For this exercise, write out exactly, and only, the lines running from the line that contains "before = set(bpy.data.objects)" through the line that contains "scene = bpy.context.scene".
>> START Data provided
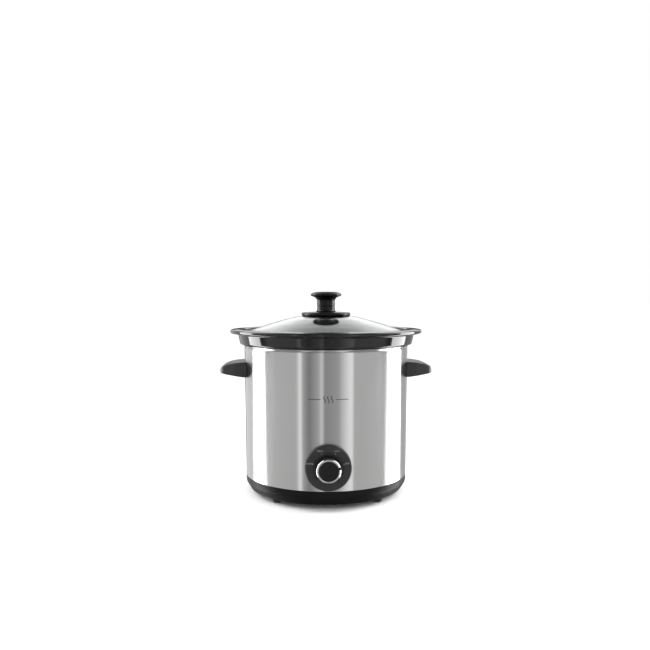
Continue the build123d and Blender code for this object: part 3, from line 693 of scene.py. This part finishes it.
def ink_on_shell(name, path, width):
    """A printed stroke of this width along a path of (across, height) on the steel."""
    points, faces = [], []
    count = len(path)
    for k, (across, height) in enumerate(path):
        last, following = path[max(k - 1, 0)], path[min(k + 1, count - 1)]
        along = Vector((following[0] - last[0], following[1] - last[1])).normalized()
        for side in (-0.5, 0.5):
            u = across - along.y * width * side
            v = height + along.x * width * side
            a = u / SHELL_R
            for r in (SHELL_R - 0.02, SHELL_R + 0.06):
                points.append((r * sin(a), -r * cos(a), v))
    for k in range(count - 1):
        a, b = 4 * k, 4 * (k + 1)
        faces += [(a + 1, b + 1, b + 3, a + 3), (a, a + 2, b + 2, b),
                  (a, b, b + 1, a + 1), (a + 2, a + 3, b + 3, b + 2)]
    faces += [(0, 1, 3, 2), (4 * count - 4, 4 * count - 2, 4 * count - 1, 4 * count - 3)]
    return solid(name, points, faces, steel_print, "housing", "shell_steel")


# Three wisps of steam between two level rules.
MARK_Z = 153.6
WISP_HEIGHT = 9.2
WISP_SWAY = 1.1
WISP_WIDTH = 1.1
RULE_WIDTH = 0.9
for n, shift in enumerate((-5.0, 0.0, 5.0)):
    wisp = [(shift + WISP_SWAY * sin(t / 16 * 2 * pi), MARK_Z - WISP_HEIGHT / 2 + WISP_HEIGHT * t / 16)
            for t in range(17)]
    ink_on_shell(f"steam_wisp_{n + 1}", wisp, WISP_WIDTH)
for n, (left, right) in enumerate(((-27.0, -10.5), (10.5, 27.0))):
    rule = [(left + (right - left) * t / 8, MARK_Z) for t in range(9)]
    ink_on_shell(f"rule_{n + 1}", rule, RULE_WIDTH)


# ------------------------------------------------------------------ crock

crock_outline = rounded([
    (0, 87.5),
    (80.0, 87.5, 1.0),
    (82.0, 86.0, 1.0),
    (104.9, 86.0, 17.0),
    (107.2, 150.0),
    (109.5, 220.4, 1.2),
    (126.0, 220.4, 3.0),
    (129.0, 235.2, 1.5),
    (LIP_R, 236.6, 2.2),
    (LIP_R, 241.6, 2.1),
    (127.5, 242.5, 30.0),
    (117.5, 242.1, 1.8),
    (117.5, 236.0, 0.6),
    (111.5, 236.0, 1.2),
    (111.5, 232.0, 5.0),
    (101.5, 222.0, 9.0),
    (100.0, 160.0),
    (98.0, 95.0, 22.0),
    (0, 95.0),
], 10)
solid("stoneware_crock", *turned(crock_outline, 256), black_glaze, "crock", "glazed_stoneware", "crock")


# ------------------------------------------------------------------ lid

# The glass as (radius, height), from under the knob out to the rim.
dome = [(33.0, 261.3), (37.5, 260.95), (42.0, 260.2), (50.2, 258.4), (57.5, 256.55), (64.9, 254.6),
        (75.2, 251.75), (85.6, 248.6), (94.0, 245.95), (102.0, 243.35), (107.0, 241.75), (110.5, 240.75),
        (113.0, 240.25)]


def smooth(line, steps=4):
    """A curve through the points of a line."""
    made = []
    for k in range(len(line) - 1):
        a, b = line[max(k - 1, 0)], line[k]
        c, d = line[k + 1], line[min(k + 2, len(line) - 1)]
        for n in range(steps):
            t = n / steps
            made.append(tuple(
                0.5 * (2 * b[i] + (c[i] - a[i]) * t + (2 * a[i] - 5 * b[i] + 4 * c[i] - d[i]) * t * t
                       + (3 * b[i] - a[i] - 3 * c[i] + d[i]) * t**3) for i in (0, 1)))
    made.append(line[-1])
    return made


over = smooth(dome)
under = [(r - 0.9 if r < 105 else r - 1.2, h - GLASS) for r, h in over if r < 108.5]
edge = rounded([(113.0, 240.25), (116.0, 239.9, 1.5), (116.0, 236.3, 1.3), (108.5, 236.3)])
glass_outline = ([(4.2, 261.3), (20.0, 261.3)] + over + edge[1:] + list(reversed(under))
                 + [(20.0, 257.3), (4.2, 257.3)])
solid("glass_lid", *turned(glass_outline, 224), tempered_glass, "lid", "lid_glass", "lid_glass")

flange_outline = rounded([
    (5.3, 262.6), (14.0, 262.6), (14.0, 261.4), (36.0, 261.4, 1.9), (36.0, 266.0, 2.4),
    (22.0, 266.9, 8.0), (5.3, 266.9),
], 8)
solid("knob_skirt", *turned(flange_outline, 128), knob_phenolic, "lid", "lid_knob_black", "lid_knob_flange")

grip_outline = rounded([
    (0, 296.3),
    (16.5, 295.9, 8.0),
    (22.4, 293.1, 1.5),
    (22.4, 290.5, 1.3),
    (15.6, 287.9, 5.0),
    (13.0, 284.0, 3.5),
    (13.0, 275.9, 0.3),
    (12.4, 275.4, 0.25),
    (13.0, 274.9, 0.3),
    (13.0, 269.4, 2.4),
    (15.2, 266.9),
    (5.3, 266.9),
    (5.3, 282.9),
    (3.0, 282.9),
    (3.0, 285.9),
    (0, 285.9),
], 8)
solid("lid_grip", *turned(grip_outline, 128), knob_phenolic, "lid", "lid_knob_black", "lid_knob")


# ------------------------------------------------------------------ finishes for the CAD's own pieces

FINISHES = {
    base_polypropylene: ["base_tray"],
    zinc_plate: ["handle_screws_left", "handle_screws_right", "well_stud", "base_washer", "base_nut",
                 "band_clamp", "fuse_clip", "switch_nut", "lid_washer", "lid_screw"],
    dull_sheet: ["heater_band"],
    brass: ["heater_terminals", "switch_terminals", "knob_insert"],
    fuse_aluminium: ["thermal_fuse", "switch_shaft"],
    switch_melamine: ["switch_body"],
    silicone: ["upper_gasket", "lower_gasket"],
    lead_sleeve: ["lead_switch_heater", "lead_switch_fuse", "lead_fuse_heater"],
}
for finish, names in FINISHES.items():
    for name in names:
        slots = nodes[name].material_slots
        if not slots:
            nodes[name].data.materials.append(finish)
        for place in slots:
            place.material = finish


# ------------------------------------------------------------------ floor

# Uncoated seamless paper: matt and almost white, faintly clouded by its fibres.
floor_paper, tree, coords = blank("matt seamless paper")
fibre = add(tree, "ShaderNodeTexNoise", inputs={"Vector": (coords, "Object"), "Scale": per(6), "Detail": 4.0})
tint = add(tree, "ShaderNodeMix", {"data_type": "RGBA"}, {
    0: (fibre, "Fac"), 6: linear("#F4F4F4"), 7: linear("#F8F8F8")})
shader = add(tree, "ShaderNodeBsdfPrincipled", inputs={
    "Base Color": (tint, 2), "Roughness": 0.9, "Specular IOR Level": 0.2})
add(tree, "ShaderNodeOutputMaterial", inputs={"Surface": (shader, "BSDF")})
floor_mesh = bpy.data.meshes.new("floor")
floor_mesh.from_pydata(
    [(x * FLOOR_HALF_M, y * FLOOR_HALF_M, 0) for x, y in ((-1, -1), (1, -1), (1, 1), (-1, 1))],
    [], [(0, 1, 2, 3)])
floor_mesh.materials.append(floor_paper)
floor = bpy.data.objects.new("floor", floor_mesh)
scene.collection.objects.link(floor)
floor.visible_glossy = False
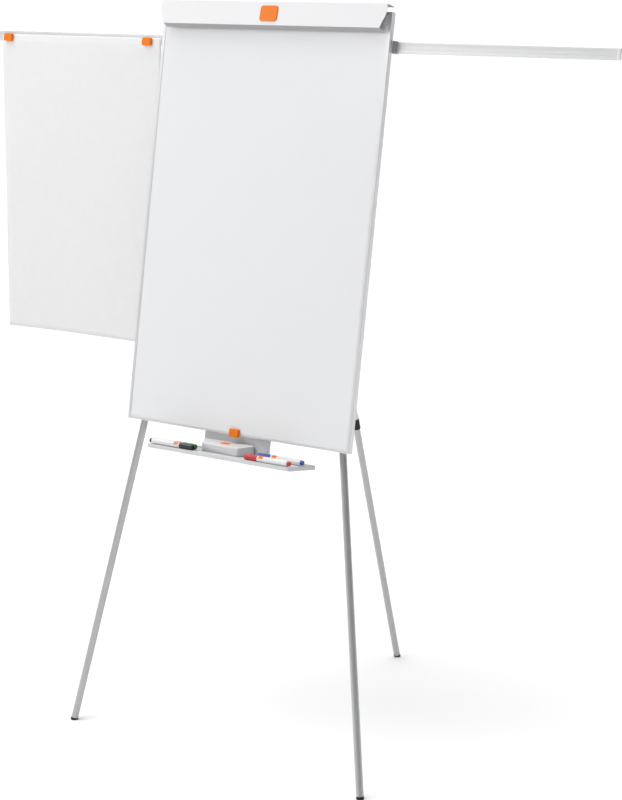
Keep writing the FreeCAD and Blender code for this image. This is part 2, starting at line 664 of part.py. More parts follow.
def make_markers():
    near_y = -59.0
    second_y = -43.6
    far_y = -2.0
    places = (("black", -213.5, near_y, 1), ("green", -216.0, second_y, 1),
              ("red", 214.5, near_y, -1), ("blue", 214.5, far_y, -1))
    for colour, tail_x, y, direction in places:
        barrel, cap = marker(tail_x, y, direction)
        save("%s_marker" % colour, barrel)
        save("%s_cap" % colour, cap)


def make_magnets_and_sheet():
    magnet = rounded_plate(MAGNET[0], MAGNET[1], MAGNET[2], 4.0, 1.5)
    arm_face = FRONT_CHAMBER_Y + ARM_PLAY
    sheet_back = arm_face - 0.3
    places = (("left_magnet", -877.0, sheet_back - SHEET_T - 0.2, 965.5),
              ("right_magnet", -399.0, sheet_back - SHEET_T - 0.2, 964.5),
              ("board_magnet", 2.0, -0.2, 6.0))
    for name, x, y, z in places:
        placed = magnet.copy()
        placed.translate(V(x, y, z))
        save(name, lean(placed))
    bend_z = ARM_Z0 - 0.7
    drop = SHEET_H - (SHEET_TOP_Z - bend_z)
    path = [(sheet_back, SHEET_TOP_Z), (sheet_back, bend_z),
            (sheet_back + drop * math.sin(TILT), bend_z - drop * math.cos(TILT))]
    outline = folded_strip(path, SHEET_T)
    save("paper_sheet", lean(side_profile(outline, SHEET_LEFT_X, SHEET_RIGHT_X)))


os.makedirs("parts", exist_ok=True)
make_board()
make_arm_rail()
make_arm_guides()
make_arms()
make_clamp_bar()
make_clamp_fittings()
make_pad_hooks()
make_hub_channel()
make_rear_bracket()
make_back_screws()
make_front_legs()
make_rear_leg()
make_tray()
make_eraser()
make_markers()
make_magnets_and_sheet()
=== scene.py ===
import bpy
import bmesh
import json
import math
from mathutils import Matrix, Vector, noise


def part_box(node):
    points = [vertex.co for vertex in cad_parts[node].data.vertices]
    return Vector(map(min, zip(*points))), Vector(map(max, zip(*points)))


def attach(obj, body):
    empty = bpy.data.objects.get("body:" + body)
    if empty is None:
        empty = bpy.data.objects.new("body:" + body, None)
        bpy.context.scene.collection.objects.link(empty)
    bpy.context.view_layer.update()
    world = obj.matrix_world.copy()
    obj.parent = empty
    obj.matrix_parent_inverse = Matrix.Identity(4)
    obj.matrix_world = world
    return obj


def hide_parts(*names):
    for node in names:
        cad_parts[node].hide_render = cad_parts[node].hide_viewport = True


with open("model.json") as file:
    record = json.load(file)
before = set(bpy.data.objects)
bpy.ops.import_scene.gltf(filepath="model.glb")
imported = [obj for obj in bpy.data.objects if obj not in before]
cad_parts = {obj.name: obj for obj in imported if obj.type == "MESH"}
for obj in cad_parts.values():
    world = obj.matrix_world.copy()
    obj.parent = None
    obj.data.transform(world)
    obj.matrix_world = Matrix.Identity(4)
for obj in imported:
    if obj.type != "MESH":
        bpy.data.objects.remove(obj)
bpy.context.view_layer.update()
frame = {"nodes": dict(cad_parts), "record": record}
nodes = frame["nodes"]
scene = bpy.context.scene

# ---------------------------------------------------------------------------------------------
# The leaning board
# A steel-faced panel: white enamelled sheet, honeycomb card, zinc sheet, glued together in a press.
# Everything on it is square to the panel, so lengths are given in the panel's own directions.
# ---------------------------------------------------------------------------------------------
joints = {joint["name"]: joint for joint in frame["record"]["behaviour"]["joints"]}
across = Vector((1, 0, 0))
board_up = Vector(joints["black_marker_lift"]["axis"]).normalized()
board_back = -Vector(joints["board_magnet_pull"]["axis"]).normalized()
CLAMP_HINGE_BACK = 0.0075
CLAMP_HINGE_UP = 1.0575
board_foot = (Vector(joints["clamp_hinge"]["pos_m"]) - board_up * CLAMP_HINGE_UP
              - board_back * CLAMP_HINGE_BACK)
to_room = Matrix.Translation(board_foot) @ Matrix((across, board_back, board_up)).transposed().to_4x4()


def on_board(x, back, up):
    """A point given across, behind and up the board, in metres from the foot of its front face."""
    return to_room @ Vector((x, back, up))


def new_material(name, colour, roughness, metallic=0.0):
    material = bpy.data.materials.new(name)
    material.use_nodes = True
    shader = material.node_tree.nodes["Principled BSDF"]
    shader.inputs["Base Color"].default_value = (*colour, 1)
    shader.inputs["Roughness"].default_value = roughness
    shader.inputs["Metallic"].default_value = metallic
    return material, material.node_tree, shader


def new_group(name, inputs, outputs):
    """An empty shader group with named sockets; returns it with its input and output nodes."""
    group = bpy.data.node_groups.new(name, "ShaderNodeTree")
    for socket, kind, value in inputs:
        item = group.interface.new_socket(socket, in_out="INPUT", socket_type=kind)
        if value is not None:
            item.default_value = value
    for socket, kind in outputs:
        group.interface.new_socket(socket, in_out="OUTPUT", socket_type=kind)
    return group, group.nodes.new("NodeGroupInput"), group.nodes.new("NodeGroupOutput")


def add(tree, kind, links=(), **settings):
    """A node with its settings made and its inputs joined or filled in."""
    node = tree.nodes.new(kind)
    for key, value in settings.items():
        setattr(node, key, value)
    for socket, source in links:
        if isinstance(source, bpy.types.NodeSocket):
            tree.links.new(source, node.inputs[socket])
        else:
            node.inputs[socket].default_value = source
    return node


COLOUR = "NodeSocketColor"
NUMBER = "NodeSocketFloat"
POINT = "NodeSocketVector"

# Stove enamel, powder coat and moulded skins all have a slight orange peel and a trace of handling.
surface_skin, skin_in, skin_out = new_group(
    "surface skin",
    [("Point", POINT, None), ("Colour", COLOUR, (0.8, 0.8, 0.8, 1)), ("Roughness", NUMBER, 0.4),
     ("Peel size", NUMBER, 0.002), ("Peel height", NUMBER, 0.3), ("Smudges", NUMBER, 0.06),
     ("Tone change", NUMBER, 0.02)],
    [("Colour", COLOUR), ("Roughness", NUMBER), ("Height", NUMBER)])
peel_scale = add(surface_skin, "ShaderNodeMath", [(0, 1.0), (1, skin_in.outputs["Peel size"])],
                 operation="DIVIDE")
peel = add(surface_skin, "ShaderNodeTexNoise",
           [("Vector", skin_in.outputs["Point"]), ("Scale", peel_scale.outputs[0]), ("Detail", 2.0)])
peel_height = add(surface_skin, "ShaderNodeMath",
                  [(0, peel.outputs["Fac"]), (1, skin_in.outputs["Peel height"])], operation="MULTIPLY")
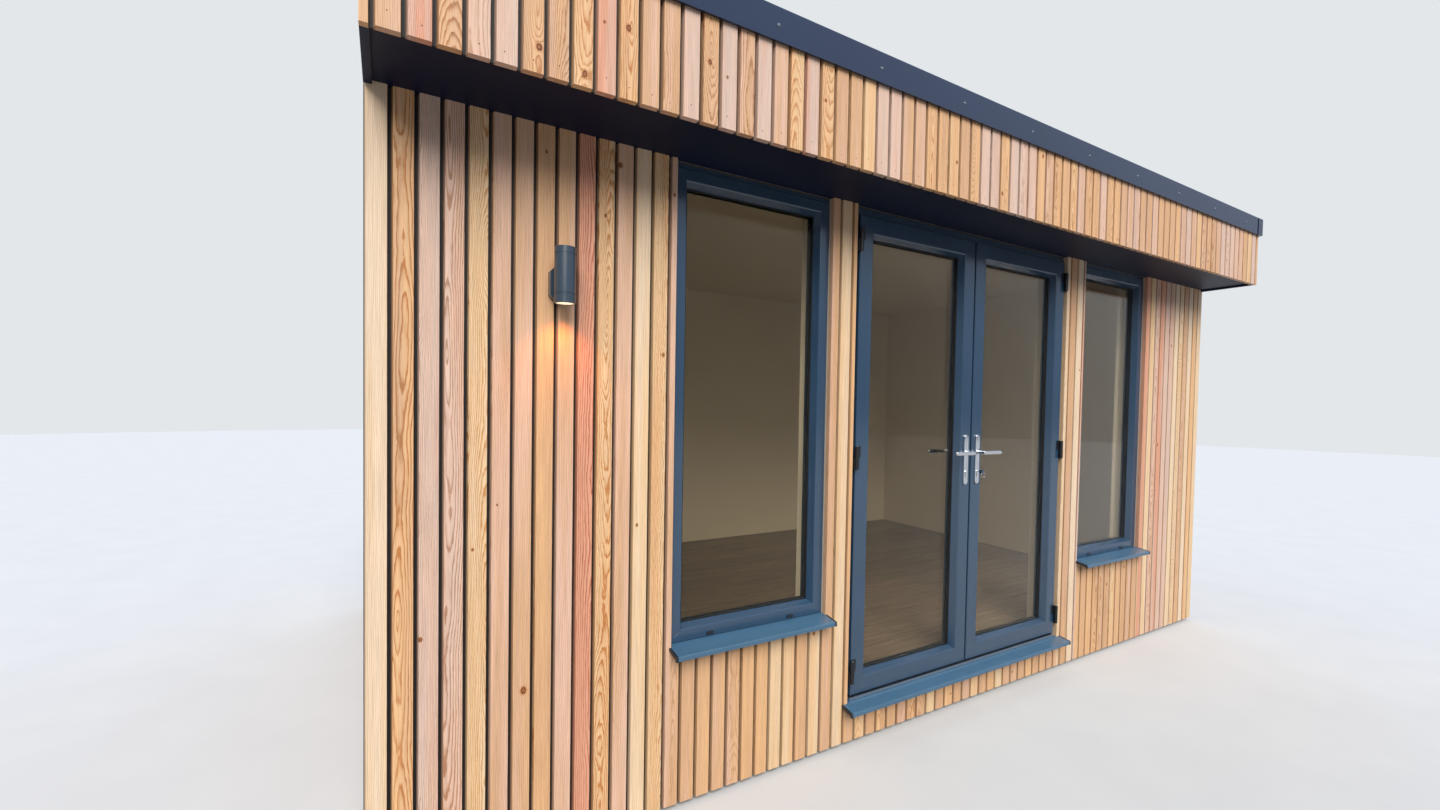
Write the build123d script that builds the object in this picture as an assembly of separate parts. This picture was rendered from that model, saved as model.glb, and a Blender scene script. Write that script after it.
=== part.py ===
"""Garden office pod: a flat-roofed timber building clad in vertical larch boards.

Frame of the model: X to the right along the front wall, Y into the building, Z up.
The origin is on the ground, in the middle of the building's outline. Millimetres.
Depths are measured from the front face of the front wall's boards, towards the room.
"""
import os
from math import radians, sin
from build123d import *

# Whole building
body_width = 4766
body_depth = 2800
canopy_out = 278
soffit_height = 2218
header_height = 172

# Base and floor
bearer_height = 50
bearer_width = 100
bearer_setback = 20
bearer_count = 4
floor_base_top = 175
floor_deck_thickness = 40
floor_covering_thickness = 10

# Walls
board_thickness = 20
board_ground_gap = 20
wall_thickness = 128
ceiling_thickness = 12

# Roof, canopy and trims
roof_deck_thickness = 170
membrane_thickness = 6
soffit_thickness = 8
fascia_drop = 10
trim_upstand = 49
trim_face = 105
trim_lap = 15
trim_proud = 12
trim_thickness = 8
trim_top_width = 75
trim_round = 5
corner_cover = 60
corner_cover_thickness = 3

# Openings, with the frames' outer sizes
door_offset = 59
door_width = 1490
window_width = 673
pier_left = 130
pier_right = 178
window_sill_height = 573
frame_gap = 2
frame_setback = 22
head_gap = 2
head_packer = 14
packer_setback = 4

# Window and leaf sections
window_flat = 43
window_depth = 70
leaf_flat = 70
leaf_thickness = 68
bead_width = 14
bead_round = 6
glass_depth = 32
glass_thickness = 24
glass_cover = 12
glass_edge_gap = 3
edge_round = 3

# Sills
sill_seat = 8
sill_projection = 60
sill_fall = 13
sill_nose = 16
sill_nose_thickness = 6
sill_nose_bevel = 2
window_sill_horn = 6
door_sill_horn = 28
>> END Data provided
→ Task solution
before = set(bpy.data.objects)
bpy.ops.import_scene.gltf(filepath="model.glb")
imported = [obj for obj in bpy.data.objects if obj not in before]
cad_parts = {obj.name: obj for obj in imported if obj.type == "MESH"}
for obj in cad_parts.values():
    world = obj.matrix_world.copy()
    obj.parent = None
    obj.data.transform(world)
    obj.matrix_world = Matrix.Identity(4)
for obj in imported:
    if obj.type != "MESH":
        bpy.data.objects.remove(obj)
bpy.context.view_layer.update()
frame = {"nodes": dict(cad_parts), "record": record}
nodes = frame["nodes"]
scene = bpy.context.scene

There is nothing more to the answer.